Alerting with PagerDuty:
- Prometheus detects a spike in CPU usage on one of your application pods and triggers an alert.
- PagerDuty receives the alert and notifies your DevOps team, enabling them to respond quickly to the issue.
Observability with Datadog and Splunk:
- Datadog collects logs, metrics, and traces from your entire application stack. It correlates this data to provide a comprehensive view of your system's health.
- You notice from Datadog’s dashboard that the CPU spike coincides with a particular API call that’s being logged.
- Splunk further analyzes the logs and finds that the spike is due to a sudden increase in requests from a specific IP range, indicating a possible DDoS attack.
Advanced Insights with Tanzu Observability by Wavefront:
- Tanzu Observability by Wavefront offers granular insights into the API call’s performance metrics and dependencies.
- It helps you understand the root cause of the increased requests and provides suggestions for mitigating the DDoS attack.

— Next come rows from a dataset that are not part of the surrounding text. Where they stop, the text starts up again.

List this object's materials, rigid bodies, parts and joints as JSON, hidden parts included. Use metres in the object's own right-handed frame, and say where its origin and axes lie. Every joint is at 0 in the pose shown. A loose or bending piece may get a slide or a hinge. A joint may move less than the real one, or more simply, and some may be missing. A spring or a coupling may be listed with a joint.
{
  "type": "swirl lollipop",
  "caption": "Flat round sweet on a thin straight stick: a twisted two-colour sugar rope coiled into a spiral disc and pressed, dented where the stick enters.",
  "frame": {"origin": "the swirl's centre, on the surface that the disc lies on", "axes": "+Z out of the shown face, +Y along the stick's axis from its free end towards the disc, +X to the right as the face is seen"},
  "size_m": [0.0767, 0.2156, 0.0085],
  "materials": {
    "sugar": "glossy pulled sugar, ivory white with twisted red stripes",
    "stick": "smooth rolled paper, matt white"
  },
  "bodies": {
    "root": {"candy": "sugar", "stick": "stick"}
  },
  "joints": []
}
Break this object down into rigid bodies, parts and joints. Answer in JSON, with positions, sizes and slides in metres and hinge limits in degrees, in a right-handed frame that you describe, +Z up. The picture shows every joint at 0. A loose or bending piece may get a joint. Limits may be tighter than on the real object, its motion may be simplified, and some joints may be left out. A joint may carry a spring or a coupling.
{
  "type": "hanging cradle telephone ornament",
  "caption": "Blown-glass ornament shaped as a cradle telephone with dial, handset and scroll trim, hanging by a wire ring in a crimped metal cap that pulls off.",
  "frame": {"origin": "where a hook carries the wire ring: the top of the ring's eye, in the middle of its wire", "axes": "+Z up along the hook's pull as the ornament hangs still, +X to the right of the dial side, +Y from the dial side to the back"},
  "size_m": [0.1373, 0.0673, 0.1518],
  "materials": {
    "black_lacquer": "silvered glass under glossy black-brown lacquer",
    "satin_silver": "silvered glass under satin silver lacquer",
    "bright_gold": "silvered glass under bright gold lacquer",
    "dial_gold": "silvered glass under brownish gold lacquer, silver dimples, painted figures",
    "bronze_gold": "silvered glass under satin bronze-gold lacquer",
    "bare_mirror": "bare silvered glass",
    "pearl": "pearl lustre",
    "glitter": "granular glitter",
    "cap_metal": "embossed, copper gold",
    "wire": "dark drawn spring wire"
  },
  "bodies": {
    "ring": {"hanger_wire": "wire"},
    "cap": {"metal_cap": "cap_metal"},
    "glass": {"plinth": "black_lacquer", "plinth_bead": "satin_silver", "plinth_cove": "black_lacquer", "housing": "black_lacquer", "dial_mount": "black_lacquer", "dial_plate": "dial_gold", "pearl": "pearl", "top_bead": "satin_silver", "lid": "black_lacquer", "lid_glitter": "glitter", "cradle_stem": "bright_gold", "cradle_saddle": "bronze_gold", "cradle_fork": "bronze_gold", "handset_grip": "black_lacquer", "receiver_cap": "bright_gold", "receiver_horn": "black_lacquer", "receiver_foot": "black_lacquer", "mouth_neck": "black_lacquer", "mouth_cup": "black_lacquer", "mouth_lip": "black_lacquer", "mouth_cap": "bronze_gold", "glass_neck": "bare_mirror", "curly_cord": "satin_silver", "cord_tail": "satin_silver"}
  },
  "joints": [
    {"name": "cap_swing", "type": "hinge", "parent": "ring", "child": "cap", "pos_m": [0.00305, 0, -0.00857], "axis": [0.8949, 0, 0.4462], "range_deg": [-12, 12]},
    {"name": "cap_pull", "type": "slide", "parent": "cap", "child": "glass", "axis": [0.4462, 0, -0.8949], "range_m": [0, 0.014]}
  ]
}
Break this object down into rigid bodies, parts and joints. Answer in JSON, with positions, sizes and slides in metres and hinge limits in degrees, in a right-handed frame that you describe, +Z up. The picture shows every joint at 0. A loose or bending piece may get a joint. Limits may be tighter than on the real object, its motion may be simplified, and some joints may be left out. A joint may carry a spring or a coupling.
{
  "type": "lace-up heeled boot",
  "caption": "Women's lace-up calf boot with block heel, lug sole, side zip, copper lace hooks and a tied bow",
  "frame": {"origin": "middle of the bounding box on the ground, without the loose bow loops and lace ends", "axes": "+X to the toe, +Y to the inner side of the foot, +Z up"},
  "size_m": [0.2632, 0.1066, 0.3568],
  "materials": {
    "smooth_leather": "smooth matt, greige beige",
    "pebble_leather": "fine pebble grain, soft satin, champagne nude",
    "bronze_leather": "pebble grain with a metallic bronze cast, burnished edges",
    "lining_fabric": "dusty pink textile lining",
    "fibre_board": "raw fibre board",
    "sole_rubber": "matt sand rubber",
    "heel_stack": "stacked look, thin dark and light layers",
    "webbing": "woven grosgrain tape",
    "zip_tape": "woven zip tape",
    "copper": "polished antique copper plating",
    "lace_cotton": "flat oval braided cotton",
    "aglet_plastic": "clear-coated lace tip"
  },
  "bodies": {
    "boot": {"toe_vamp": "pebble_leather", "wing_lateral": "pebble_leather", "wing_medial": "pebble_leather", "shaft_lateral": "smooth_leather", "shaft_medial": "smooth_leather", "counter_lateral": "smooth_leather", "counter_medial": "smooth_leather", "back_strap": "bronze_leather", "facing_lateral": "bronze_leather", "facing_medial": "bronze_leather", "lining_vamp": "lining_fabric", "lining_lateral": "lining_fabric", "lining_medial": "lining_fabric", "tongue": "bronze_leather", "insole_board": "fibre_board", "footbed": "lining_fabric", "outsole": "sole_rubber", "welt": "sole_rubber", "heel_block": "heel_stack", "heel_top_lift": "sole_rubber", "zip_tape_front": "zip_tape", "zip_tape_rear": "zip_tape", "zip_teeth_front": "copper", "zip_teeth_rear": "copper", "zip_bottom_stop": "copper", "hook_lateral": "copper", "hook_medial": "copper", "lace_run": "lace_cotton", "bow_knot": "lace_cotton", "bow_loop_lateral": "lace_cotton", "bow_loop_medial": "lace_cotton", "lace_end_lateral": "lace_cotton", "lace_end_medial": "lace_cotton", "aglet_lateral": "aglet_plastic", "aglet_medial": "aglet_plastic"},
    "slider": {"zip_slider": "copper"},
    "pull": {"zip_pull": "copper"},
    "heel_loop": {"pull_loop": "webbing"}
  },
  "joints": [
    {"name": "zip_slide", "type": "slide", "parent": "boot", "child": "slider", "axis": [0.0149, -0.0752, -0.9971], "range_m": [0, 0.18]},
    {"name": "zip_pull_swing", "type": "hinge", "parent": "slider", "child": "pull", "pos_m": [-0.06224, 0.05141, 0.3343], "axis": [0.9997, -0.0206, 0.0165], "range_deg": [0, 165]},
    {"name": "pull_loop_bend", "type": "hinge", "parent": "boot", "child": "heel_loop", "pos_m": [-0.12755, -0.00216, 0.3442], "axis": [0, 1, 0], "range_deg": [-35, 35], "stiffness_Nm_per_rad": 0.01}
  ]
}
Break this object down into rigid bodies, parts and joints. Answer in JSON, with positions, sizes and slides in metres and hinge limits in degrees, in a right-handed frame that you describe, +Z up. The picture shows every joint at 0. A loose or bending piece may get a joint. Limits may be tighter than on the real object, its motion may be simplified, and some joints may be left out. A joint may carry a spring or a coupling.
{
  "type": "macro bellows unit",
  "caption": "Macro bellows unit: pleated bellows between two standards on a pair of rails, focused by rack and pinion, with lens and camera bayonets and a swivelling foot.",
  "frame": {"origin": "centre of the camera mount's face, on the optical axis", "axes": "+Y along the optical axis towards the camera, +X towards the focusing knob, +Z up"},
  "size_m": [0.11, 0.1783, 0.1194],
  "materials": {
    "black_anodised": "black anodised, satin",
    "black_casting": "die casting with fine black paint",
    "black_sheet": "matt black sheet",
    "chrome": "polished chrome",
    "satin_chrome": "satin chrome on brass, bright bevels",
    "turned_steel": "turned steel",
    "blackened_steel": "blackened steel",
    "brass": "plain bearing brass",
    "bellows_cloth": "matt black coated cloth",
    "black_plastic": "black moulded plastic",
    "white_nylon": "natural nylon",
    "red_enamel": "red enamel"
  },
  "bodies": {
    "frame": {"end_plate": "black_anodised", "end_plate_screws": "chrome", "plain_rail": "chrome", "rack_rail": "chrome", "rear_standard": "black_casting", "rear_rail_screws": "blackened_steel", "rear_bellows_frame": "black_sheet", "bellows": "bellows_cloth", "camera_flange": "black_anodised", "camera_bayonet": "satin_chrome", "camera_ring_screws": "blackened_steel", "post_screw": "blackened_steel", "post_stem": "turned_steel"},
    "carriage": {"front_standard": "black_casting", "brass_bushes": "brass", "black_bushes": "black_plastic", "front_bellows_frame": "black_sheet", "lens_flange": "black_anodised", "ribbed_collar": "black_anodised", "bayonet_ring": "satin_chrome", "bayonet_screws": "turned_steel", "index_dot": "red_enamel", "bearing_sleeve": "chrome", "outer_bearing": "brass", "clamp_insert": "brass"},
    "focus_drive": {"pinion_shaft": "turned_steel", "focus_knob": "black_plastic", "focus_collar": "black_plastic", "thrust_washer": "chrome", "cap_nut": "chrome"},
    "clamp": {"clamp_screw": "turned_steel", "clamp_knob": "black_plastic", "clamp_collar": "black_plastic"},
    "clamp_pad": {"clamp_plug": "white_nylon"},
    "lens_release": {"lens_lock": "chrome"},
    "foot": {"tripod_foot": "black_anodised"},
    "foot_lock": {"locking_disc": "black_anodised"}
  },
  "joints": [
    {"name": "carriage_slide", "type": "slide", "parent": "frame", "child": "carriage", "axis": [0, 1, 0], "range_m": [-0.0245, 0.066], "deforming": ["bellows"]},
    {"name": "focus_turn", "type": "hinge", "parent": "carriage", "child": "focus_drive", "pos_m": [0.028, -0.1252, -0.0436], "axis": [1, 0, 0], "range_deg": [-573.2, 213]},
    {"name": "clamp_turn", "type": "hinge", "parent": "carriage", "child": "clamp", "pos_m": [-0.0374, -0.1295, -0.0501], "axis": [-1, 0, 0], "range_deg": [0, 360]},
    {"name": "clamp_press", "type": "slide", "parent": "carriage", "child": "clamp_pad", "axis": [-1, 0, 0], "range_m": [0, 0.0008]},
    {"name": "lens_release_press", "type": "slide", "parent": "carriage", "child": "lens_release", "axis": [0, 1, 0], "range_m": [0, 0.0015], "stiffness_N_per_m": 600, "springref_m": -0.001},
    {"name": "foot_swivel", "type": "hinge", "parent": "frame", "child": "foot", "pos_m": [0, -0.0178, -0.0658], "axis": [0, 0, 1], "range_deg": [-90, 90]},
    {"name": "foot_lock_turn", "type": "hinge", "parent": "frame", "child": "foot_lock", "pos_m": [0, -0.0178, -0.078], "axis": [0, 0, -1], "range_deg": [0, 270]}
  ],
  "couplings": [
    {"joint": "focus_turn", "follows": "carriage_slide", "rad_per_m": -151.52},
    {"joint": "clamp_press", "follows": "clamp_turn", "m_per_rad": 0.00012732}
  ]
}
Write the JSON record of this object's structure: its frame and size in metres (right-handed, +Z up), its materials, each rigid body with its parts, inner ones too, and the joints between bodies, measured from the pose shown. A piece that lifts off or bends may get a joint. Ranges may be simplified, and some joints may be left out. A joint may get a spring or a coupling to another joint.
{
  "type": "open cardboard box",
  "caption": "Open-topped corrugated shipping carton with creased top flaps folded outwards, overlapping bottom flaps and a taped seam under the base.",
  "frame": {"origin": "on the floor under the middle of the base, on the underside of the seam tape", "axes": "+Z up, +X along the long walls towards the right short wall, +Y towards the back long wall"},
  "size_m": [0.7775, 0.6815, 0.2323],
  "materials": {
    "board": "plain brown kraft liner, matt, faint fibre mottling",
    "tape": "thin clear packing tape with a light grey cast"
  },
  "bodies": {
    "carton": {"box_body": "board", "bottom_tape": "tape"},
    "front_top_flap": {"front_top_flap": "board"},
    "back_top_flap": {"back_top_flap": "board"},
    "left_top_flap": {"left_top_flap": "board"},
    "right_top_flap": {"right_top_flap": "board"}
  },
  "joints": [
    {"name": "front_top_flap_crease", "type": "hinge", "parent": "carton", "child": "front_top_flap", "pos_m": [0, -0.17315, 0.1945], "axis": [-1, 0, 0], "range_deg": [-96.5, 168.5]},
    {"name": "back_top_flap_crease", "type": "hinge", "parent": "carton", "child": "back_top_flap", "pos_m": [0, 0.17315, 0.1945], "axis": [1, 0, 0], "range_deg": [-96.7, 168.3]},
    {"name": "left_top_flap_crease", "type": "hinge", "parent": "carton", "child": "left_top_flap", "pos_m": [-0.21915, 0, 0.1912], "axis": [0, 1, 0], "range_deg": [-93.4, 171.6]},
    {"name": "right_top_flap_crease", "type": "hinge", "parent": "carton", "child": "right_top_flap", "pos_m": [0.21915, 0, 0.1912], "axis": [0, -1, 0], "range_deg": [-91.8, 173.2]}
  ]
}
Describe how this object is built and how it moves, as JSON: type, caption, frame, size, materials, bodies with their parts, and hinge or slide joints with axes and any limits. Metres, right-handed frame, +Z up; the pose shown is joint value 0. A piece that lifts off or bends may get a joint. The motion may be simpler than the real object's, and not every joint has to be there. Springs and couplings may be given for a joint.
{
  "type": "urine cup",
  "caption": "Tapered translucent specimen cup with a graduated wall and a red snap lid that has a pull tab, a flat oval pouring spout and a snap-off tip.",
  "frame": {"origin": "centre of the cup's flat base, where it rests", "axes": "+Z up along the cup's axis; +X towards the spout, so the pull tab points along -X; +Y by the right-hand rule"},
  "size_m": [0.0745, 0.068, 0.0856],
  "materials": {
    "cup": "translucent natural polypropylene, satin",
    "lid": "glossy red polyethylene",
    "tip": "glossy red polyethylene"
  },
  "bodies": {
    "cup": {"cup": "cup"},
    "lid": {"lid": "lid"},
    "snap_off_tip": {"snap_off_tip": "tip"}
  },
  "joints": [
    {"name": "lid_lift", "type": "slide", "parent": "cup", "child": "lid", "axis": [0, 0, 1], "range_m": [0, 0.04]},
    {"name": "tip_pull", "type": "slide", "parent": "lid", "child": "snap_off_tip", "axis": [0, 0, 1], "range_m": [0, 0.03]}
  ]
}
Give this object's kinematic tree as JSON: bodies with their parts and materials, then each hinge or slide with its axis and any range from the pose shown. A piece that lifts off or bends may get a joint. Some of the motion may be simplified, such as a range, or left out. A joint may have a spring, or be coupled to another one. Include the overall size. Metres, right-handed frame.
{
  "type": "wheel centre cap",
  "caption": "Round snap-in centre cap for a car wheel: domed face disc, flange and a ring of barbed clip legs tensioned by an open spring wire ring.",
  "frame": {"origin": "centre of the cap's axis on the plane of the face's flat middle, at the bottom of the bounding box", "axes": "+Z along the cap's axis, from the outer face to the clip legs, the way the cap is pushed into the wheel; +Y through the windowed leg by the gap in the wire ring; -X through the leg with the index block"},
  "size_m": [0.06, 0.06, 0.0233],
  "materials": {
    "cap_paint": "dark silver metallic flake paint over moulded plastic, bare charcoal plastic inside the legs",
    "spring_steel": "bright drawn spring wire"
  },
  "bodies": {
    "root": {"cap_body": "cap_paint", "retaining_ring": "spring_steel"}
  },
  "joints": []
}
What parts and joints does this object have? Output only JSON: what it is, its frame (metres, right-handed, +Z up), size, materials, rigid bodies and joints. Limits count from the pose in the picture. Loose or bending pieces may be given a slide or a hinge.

The Power of Combining Monitoring and Observability

By integrating these tools, you gain both immediate alerts for potential issues (monitoring) and deep insights into the underlying causes (observability). This combination enables you to not only detect problems quickly but also understand and resolve them efficiently, ensuring your application remains reliable and performant.

Conclusion

Monitoring provides the data and alerts needed to keep systems running smoothly, while observability offers the intelligence and insights required to understand and address complex issues. Using tools like Prometheus, PagerDuty, Tanzu VMware, Datadog, Splunk, and Tanzu Observability by Wavefront, you can achieve a robust and comprehensive approach to system management, ensuring high availability, performance, and user satisfaction.